Exercise details
Reproduce exactly and only the lines running from the one with "---- origin at" through the one with "return shaftAt + Vector((x, y, z)) * mm", both end lines included.

Supplied information
* * * * *
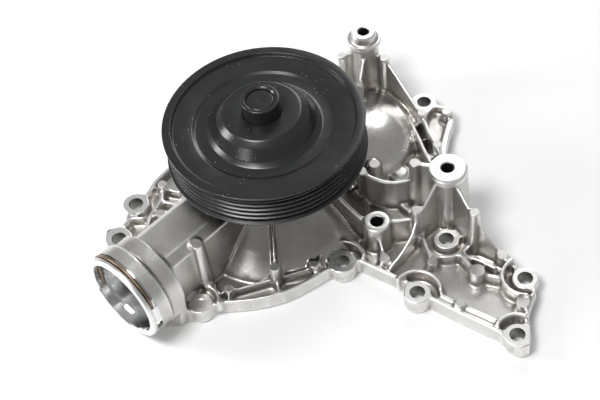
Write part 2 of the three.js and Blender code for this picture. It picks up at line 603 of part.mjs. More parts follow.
function roller(x, y, gap = 0) {
  const half = rollers.length / 2 + gap;
  return disc(x, y, rollerHeight - half, rollerHeight + half, rollerRadius + gap, rollerRadius + gap, 10);
}

// ---- shaft ----
const tailRadius = shaft.tailDiameter / 2;
const tailTop = impeller.bladeTop + 3;
function shaftSolid() {
  const c = shaft.chamfer;
  return turned([[0, shaft.bottom], [tailRadius - c, shaft.bottom], [tailRadius, shaft.bottom + c],
    [tailRadius, tailTop],
    [shaftRadius, tailTop], [shaftRadius, shaft.top - c], [shaftRadius - c, shaft.top], [0, shaft.top]],
    fine)
    .subtract(ballGroove());
}

// ---- face seal ----
const seatBottom = chamber.top + 1.6;
const seatTop = seatBottom + seal.seatHeight;
const carbonBottom = seatTop + fitGap;
const carbonTop = carbonBottom + seal.ringHeight;
const cupFlangeBottom = chamber.throatTop - 1 - faceGap - seal.cupWall;
const cupTop = bearing.bottom - 3;
function seatGasket() {
  const inner = shaftRadius + fitGap;
  return turned([[inner, seatBottom], [inner + 2, seatBottom], [inner + 2, seatTop - 0.8],
    [inner, seatTop - 0.8]], fine);
}
function seatRing() {
  const inner = shaftRadius + 2 + 2 * fitGap;
  return turned([[inner, seatBottom], [seal.seatDiameter / 2, seatBottom],
    [seal.seatDiameter / 2, seatTop - 0.4],
    [seal.seatDiameter / 2 - 0.4, seatTop], [inner, seatTop]], fine);
}
const carbonInner = shaftRadius + 0.9;
function carbonRing() {
  const outer = seal.ringDiameter / 2;
  return turned([[carbonInner, carbonBottom], [carbonInner + 1.3, carbonBottom],
    [carbonInner + 1.3, carbonBottom + 0.5],
    [outer, carbonBottom + 0.9], [outer, carbonTop], [carbonInner, carbonTop]], fine);
}
function sealCup() {
  const w = seal.cupWall;
  const flangeRadius = seal.cupFlange / 2;
  return turned([[cupRadius - w, cupFlangeBottom], [flangeRadius, cupFlangeBottom],
    [flangeRadius, cupFlangeBottom + w],
    [cupRadius, cupFlangeBottom + w], [cupRadius, cupTop], [shaftRadius + 1, cupTop],
    [shaftRadius + 1, cupTop - w],
    [cupRadius - w, cupTop - w]], fine);
}
const bellowsTop = cupTop - seal.cupWall - faceGap;
const bellowsBottom = carbonTop + faceGap;
function sealBellows() {
  const inner = carbonInner + 0.2;
  const wallWidth = 0.9;
  const waves = 2;
  const steps = waves * 4;
  const skin = [];
  for (let i = 0; i <= steps; i += 1) {
    const height = bellowsBottom + ((bellowsTop - bellowsBottom) * i) / steps;
    skin.push([inner + wallWidth + 0.5 - 0.5 * Math.cos((i / steps) * waves * 2 * Math.PI), height]);
  }
  const core = skin.slice().reverse().map(([radius, height]) => [radius - wallWidth, height]);
  return turned([...skin, ...core], 20);
}
const springRadius = carbonInner + 4.1;
function sealSpring() {
  const bottom = bellowsBottom + seal.springWire / 2 + 0.1;
  const rise = bellowsTop - seal.springWire / 2 - 0.1 - bottom;
  class Coil extends THREE.Curve {
    getPoint(t, target = new THREE.Vector3()) {
      const angle = t * seal.springTurns * Math.PI * 2;
      return target.set(springRadius * Math.cos(angle), springRadius * Math.sin(angle), bottom + rise * t);
    }
  }
  const section = new THREE.Shape().absarc(0, 0, seal.springWire / 2, 0, Math.PI * 2);
  return solid(new THREE.ExtrudeGeometry(section, {
    steps: 42, bevelEnabled: false, curveSegments: 2, extrudePath: new Coil(),
  }));
}

// ---- impeller ----
const insertOuter = tailRadius + fitGap + insert.wall;
function impellerInsert() {
  return turned([[tailRadius + fitGap, impeller.bottom - insert.drop], [insertOuter,
    impeller.bottom - insert.drop],
    [insertOuter, impeller.bladeTop + 1 + insert.rise], [tailRadius + fitGap,
    impeller.bladeTop + 1 + insert.rise]], fine);
}
function impellerSolid() {
  const outer = impeller.diameter / 2;
  const plateTop = impeller.bottom + impeller.plate;
  const hubRadius = impeller.hubDiameter / 2;
  const bore = insertOuter + fitGap;
  const plate = turned([[bore, impeller.bottom], [outer - 0.6, impeller.bottom],
    [outer, impeller.bottom + 0.6],
    [outer, plateTop], [hubRadius + 3, plateTop], [hubRadius, plateTop + 4],
    [hubRadius - 0.3, impeller.bladeTop + 1],
    [bore, impeller.bladeTop + 1]], fine);
  const blades = Array.from({ length: impeller.bladeCount }, (_, k) => {
    const start = (k / impeller.bladeCount) * Math.PI * 2;
    const line = Array.from({ length: impeller.bladeSteps + 1 }, (_unused, i) => {
      const share = i / impeller.bladeSteps;
      const radius = hubRadius - 1 + (outer - hubRadius) * share;
      const angle = start - impeller.sweep * share ** 1.2;
      return [radius * Math.cos(angle), radius * Math.sin(angle)];
    });
    return bandWall(line, impeller.bottom + 0.5, impeller.bladeTop, impeller.bladeWall);
  });
  const boreCut = disc(0, 0, 0, 40, bore, bore, fine);
  return join([plate, ...blades]).subtract(boreCut);
}

// ---- pulley ----
function pulleyProfile() {
  const { ridgeRadius, groovePitch, grooveDepth, grooveFlat, sheet } = pulley;
  const outer = pulley.diameter / 2;
  const root = ridgeRadius - grooveDepth;
  const slope = groovePitch / 2 - grooveFlat / 2 - 0.35;
  const rim = [[pulley.lipInner, pulley.top], [outer - 0.4, pulley.top], [outer, pulley.top - 0.4]];
  for (let i = 0; i < pulley.grooveCount; i += 1) {
    const centre = pulley.top - pulley.firstGroove - i * groovePitch;
    const lip = i === 0 ? outer : ridgeRadius;
    rim.push([lip, centre + grooveFlat / 2 + slope], [root, centre + grooveFlat / 2],
      [root, centre - grooveFlat / 2]);
    rim.push([i === pulley.grooveCount - 1 ? outer : ridgeRadius, centre - grooveFlat / 2 - slope]);
  }
  const inner = root - sheet;
  rim.push([outer, pulley.bottom], [inner, pulley.bottom], [inner, pulley.discTop - sheet - 2]);
  const under = [[inner - 1.2, pulley.discTop - sheet - 0.6], [pulley.dishRadius, pulley.dishTop - sheet],
    [pulley.domeFoot + 1.4, pulley.dishTop - sheet], [pulley.domeFoot - 2.2, pulley.dishTop - sheet + 1.6],
    [pulley.domeShoulder - 2.4, pulley.domeTop - sheet - 1.6], [pulley.domeShoulder - 4.5,
    pulley.domeTop - sheet]];
  const bore = pulleyHub.diameter / 2 + fitGap;
  const over = [[bore, pulley.domeTop - sheet], [bore, pulley.domeTop], [pulley.domeShoulder - 2.5,
    pulley.domeTop],
    [pulley.domeShoulder, pulley.domeTop - 1.4], [pulley.domeFoot - 2, pulley.dishTop + 3.4],
    [pulley.domeFoot + 0.2, pulley.dishTop + 0.6], [pulley.domeFoot + 2, pulley.dishTop],
    [pulley.dishRadius, pulley.dishTop], [pulley.discRadius, pulley.discTop],
    [pulley.lipInner - 0.8, pulley.discTop]];
  return [...rim, ...under, ...over];
}
function pulleyHubSolid() {
  const bore = shaftRadius + fitGap;
  const outer = pulleyHub.diameter / 2;
  const foot = pulleyHub.footDiameter / 2;
  const footTop = pulley.domeTop - pulley.sheet - faceGap;
  return turned([[bore, footTop - pulleyHub.footHeight], [foot - 0.5, footTop - pulleyHub.footHeight],
    [foot, footTop - pulleyHub.footHeight + 0.5], [foot, footTop], [outer, footTop],
    [outer, pulleyHub.top - 1],
    [outer - 1, pulleyHub.top], [bore + 1.2, pulleyHub.top], [bore, pulleyHub.top - 1]], fine);
}

// ---- small pieces of the casting ----
function weepPlug() {
  const start = hub.collar / 2 + 2.5;
  return weepRound(start - weep.plugLength, start + 0.6, weep.hole / 2 - fitGap)
    .add(weepRound(start + 0.6, start + 3.2, weep.plugHead / 2));
}

const domeShell = domeSolid(0).intersect(disc(dome.x, dome.y, 0, 60, 90, 90, 12));
const shell = join([flangeBody(), clearanceWalls(), pinSolids(), towerSolids(), ribSolids(), hubShell(),
  domeShell,
  ductSolids()]);
const housing = shell.subtract(housingCuts());

addNode('pump_housing', housing, finishes.castAluminium);
addNode('pulley', turned(pulleyProfile(), fine), finishes.blackCoat);
addNode('pulley_hub', pulleyHubSolid(), finishes.blackCoat);
addNode('drive_shaft', shaftSolid(), finishes.bearingSteel);
addNode('bearing_outer_ring', outerRing(), finishes.bearingSteel);
addNode('bearing_front_seal',
  bearingSeal(bearing.bottom + bearing.length - bearing.sealInset - bearing.sealDepth),
  finishes.blackRubber);
addNode('bearing_rear_seal', bearingSeal(bearing.bottom + bearing.sealInset), finishes.blackRubber);
addNode('ball_cage', cageRing(ballHeight, balls.diameter / 2 + balls.gap + cage.rim,
  around(balls.count, (x, y) => ball(x, y, cage.pocketGap))), finishes.cageNylon);
around(balls.count, (x, y) => ball(x, y)).forEach((body, i) => addNode(`bearing_ball_${i + 1}`, body,
  finishes.bearingSteel));
addNode('roller_cage', cageRing(rollerHeight, rollers.length / 2 + cage.pocketGap + cage.rim,
  around(rollers.count, (x, y) => roller(x, y, cage.pocketGap))), finishes.cageNylon);
around(rollers.count, (x, y) => roller(x, y)).forEach((body, i) => addNode(`bearing_roller_${i + 1}`, body,
  finishes.bearingSteel));
addNode('seal_cup', sealCup(), finishes.brass);
addNode('seal_bellows', sealBellows(), finishes.blackRubber);
addNode('seal_spring', sealSpring(), finishes.bearingSteel);
addNode('seal_carbon_ring', carbonRing(), finishes.carbon);
addNode('seal_seat_ring', seatRing(), finishes.ceramic);
addNode('seal_seat_gasket', seatGasket(), finishes.blackRubber);
addNode('impeller', impellerSolid(), finishes.mouldedPlastic);
addNode('impeller_insert', impellerInsert(), finishes.bearingSteel);
addNode('weep_hole_plug', weepPlug(), finishes.mouldedPlastic);
addNode('hose_retaining_clip', clipSolid(), finishes.springSteel);

// ---- origin at the centre of the base ----
const box = new THREE.Box3().setFromObject(group);
const centre = box.getCenter(new THREE.Vector3());
group.position.set(-centre.x, -centre.y, -box.min.z);

export default group;
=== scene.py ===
# Engine coolant pump: cast housing, black belt pulley, hub cap, hose clip, impeller, seal and bearing.
import bpy
import bmesh
import numpy as np
from math import acos, cos, pi, radians, sin, tau
from mathutils import Matrix, Vector
from mathutils.kdtree import KDTree


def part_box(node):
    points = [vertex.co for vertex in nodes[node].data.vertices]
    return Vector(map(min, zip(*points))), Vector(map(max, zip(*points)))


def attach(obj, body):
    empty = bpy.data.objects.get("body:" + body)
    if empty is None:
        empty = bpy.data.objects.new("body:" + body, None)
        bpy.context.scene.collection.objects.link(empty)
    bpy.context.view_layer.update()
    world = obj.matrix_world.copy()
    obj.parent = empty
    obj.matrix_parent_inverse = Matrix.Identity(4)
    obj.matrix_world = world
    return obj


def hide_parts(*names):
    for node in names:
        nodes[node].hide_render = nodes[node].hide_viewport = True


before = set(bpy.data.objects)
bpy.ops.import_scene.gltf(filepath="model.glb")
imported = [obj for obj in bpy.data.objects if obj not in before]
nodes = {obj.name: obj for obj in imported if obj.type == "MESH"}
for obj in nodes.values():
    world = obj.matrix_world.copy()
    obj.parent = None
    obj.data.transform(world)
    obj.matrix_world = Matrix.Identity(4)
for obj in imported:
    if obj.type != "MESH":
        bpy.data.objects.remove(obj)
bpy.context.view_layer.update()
mm = 0.001
shaftLow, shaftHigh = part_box("drive_shaft")
shaftAt = Vector(((shaftLow.x + shaftHigh.x) / 2, (shaftLow.y + shaftHigh.y) / 2, 0))


def spot(x, y, z):
    # millimetres from the shaft axis and the flange face, as a point in metres
    return shaftAt + Vector((x, y, z)) * mm


def deselectAll():
    if bpy.context.mode != "OBJECT":
        bpy.ops.object.mode_set(mode="OBJECT")
    bpy.ops.object.select_all(action="DESELECT")


def useOnly(piece):
    deselectAll()
    piece.select_set(True)
    bpy.context.view_layer.objects.active = piece


def applyModifiers(piece):
    useOnly(piece)
    for modifier in list(piece.modifiers):
        bpy.ops.object.modifier_apply(modifier=modifier.name)


def settle(piece):
    # puts the place, turn and size into the mesh
    useOnly(piece)
    bpy.ops.object.transform_apply(location=True, rotation=True, scale=True)


# camera, light and floor
view = {"lens": 87.5, "tilt": 39.38, "roll": -8.23, "place": (14.2, -563.2, 698.4)}
cameraData = bpy.data.cameras.new("viewCamera")
cameraData.lens = view["lens"]
cameraData.sensor_width = 36
camera = bpy.data.objects.new("viewCamera", cameraData)
bpy.context.scene.collection.objects.link(camera)
tilt = Matrix.Rotation(radians(view["tilt"]), 4, "X")
roll = Matrix.Rotation(radians(view["roll"]), 4, "Z")
camera.matrix_world = Matrix.Translation(spot(*view["place"])) @ tilt @ roll
bpy.context.scene.camera = camera


def addAreaLight(name, place, target, size, power, colour=(1, 1, 1)):
    deselectAll()
    bpy.ops.object.light_add(type="AREA", location=spot(*place))
    light = bpy.context.object
    light.name = name
    light.data.shape = "RECTANGLE"
    light.data.size, light.data.size_y = size[0] * mm, size[1] * mm
    light.data.energy = power
    light.data.color = colour
    light.rotation_euler = (spot(*target) - light.location).to_track_quat("-Z", "Y").to_euler()
    return light


lamps = {
    "overhead": {"place": (-300, -250, 950), "target": (0, 0, 40), "size": (360, 360), "power": 7},
    "leftWindow": {"place": (-800, 150, 420), "target": (0, 0, 40), "size": (250, 350), "power": 3},
    "neckGlow": {"place": (-640, -640, 240), "target": (-80, -60, 30), "size": (260, 200), "power": 1.1},
    "backSoft": {"place": (330, 760, 800), "target": (70, 20, 20), "size": (300, 260), "power": 1.5},
    "backStrip": {"place": (350, 850, 420), "target": (0, 0, 60), "size": (500, 200), "power": 2},
}
for name, lamp in lamps.items():
    addAreaLight(name, **lamp)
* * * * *
Task solution
// ---- origin at the centre of the base ----
const box = new THREE.Box3().setFromObject(group);
const centre = box.getCenter(new THREE.Vector3());
group.position.set(-centre.x, -centre.y, -box.min.z);

export default group;
=== scene.py ===
# Engine coolant pump: cast housing, black belt pulley, hub cap, hose clip, impeller, seal and bearing.
import bpy
import bmesh
import numpy as np
from math import acos, cos, pi, radians, sin, tau
from mathutils import Matrix, Vector
from mathutils.kdtree import KDTree


def part_box(node):
    points = [vertex.co for vertex in nodes[node].data.vertices]
    return Vector(map(min, zip(*points))), Vector(map(max, zip(*points)))


def attach(obj, body):
    empty = bpy.data.objects.get("body:" + body)
    if empty is None:
        empty = bpy.data.objects.new("body:" + body, None)
        bpy.context.scene.collection.objects.link(empty)
    bpy.context.view_layer.update()
    world = obj.matrix_world.copy()
    obj.parent = empty
    obj.matrix_parent_inverse = Matrix.Identity(4)
    obj.matrix_world = world
    return obj


def hide_parts(*names):
    for node in names:
        nodes[node].hide_render = nodes[node].hide_viewport = True


before = set(bpy.data.objects)
bpy.ops.import_scene.gltf(filepath="model.glb")
imported = [obj for obj in bpy.data.objects if obj not in before]
nodes = {obj.name: obj for obj in imported if obj.type == "MESH"}
for obj in nodes.values():
    world = obj.matrix_world.copy()
    obj.parent = None
    obj.data.transform(world)
    obj.matrix_world = Matrix.Identity(4)
for obj in imported:
    if obj.type != "MESH":
        bpy.data.objects.remove(obj)
bpy.context.view_layer.update()
mm = 0.001
shaftLow, shaftHigh = part_box("drive_shaft")
shaftAt = Vector(((shaftLow.x + shaftHigh.x) / 2, (shaftLow.y + shaftHigh.y) / 2, 0))


def spot(x, y, z):
    # millimetres from the shaft axis and the flange face, as a point in metres
    return shaftAt + Vector((x, y, z)) * mm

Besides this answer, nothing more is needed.